Natalie Bell Building Level 4 West

Photo: Gabi Carrera. Courtesy the photographer and Instituto Tunga

Intrigued by the unexpected and the inexplicable, Tunga explores the transformation of materials and the magical properties of hair

Drawing from archaeology, mythology, philosophy, psychology and literature, the Brazilian artist Tunga created enigmatic and surreal artworks. Hair, and specifically the form of the braid, is a recurring symbol across much of his work. In the 1980s, Tunga produced braided sculptures in varying sizes from copper and other metals. Braid [Trança] c.1983, made entirely of lead, remains one of the earliest and largest of the series. This long braid can be displayed in a variety of configurations on the floor or snaking up the wall.

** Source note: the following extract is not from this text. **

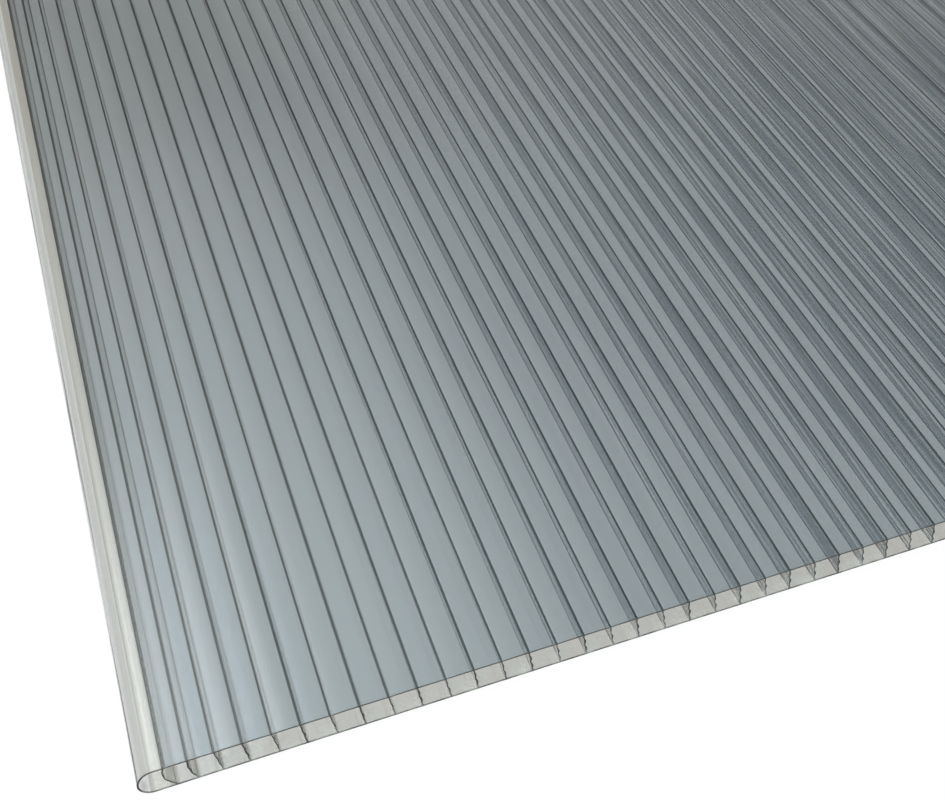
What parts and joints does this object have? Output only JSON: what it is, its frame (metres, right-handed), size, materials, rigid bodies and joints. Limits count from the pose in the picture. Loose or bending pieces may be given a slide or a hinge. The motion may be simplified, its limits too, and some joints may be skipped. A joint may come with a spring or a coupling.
{
  "type": "twin-wall polycarbonate sheet",
  "caption": "Clear smoke-tinted hollow glazing sheet: two thin skins joined by upright ribs, rounded closed long edges, open cut ends.",
  "frame": {"origin": "middle of the underside", "axes": "+Y along the ribs, +X across them, +Z out of the upper skin"},
  "size_m": [0.61, 1.22, 0.01],
  "materials": {
    "smoke_polycarbonate": "glossy, transparent, grey-blue tint"
  },
  "bodies": {
    "root": {"twinwall_sheet": "smoke_polycarbonate"}
  },
  "joints": []
}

Underlying much of Tunga’s work is his fascination with blurring the boundaries between reality and myth. Should you happen upon twin girls connected by the hair wandering around the museum, this is a performance conceived by Tunga. He first staged the performance Xifópagas Capilares entre Nós in 1984. He also published an essay of the same title, which can be loosely translated as ‘Capillary Conjoined Twins Among Us.’ It describes a variety of unusual occurrences that he experienced or encountered in newspapers and scientific articles. In particular, Tunga relates the myth of twin Nordic girls connected by the hair. Their existence caused discomfort and conflict in their village. Finding inspiration in this uncanny and archetypal image, Tunga produced performances relating to the twins throughout his career.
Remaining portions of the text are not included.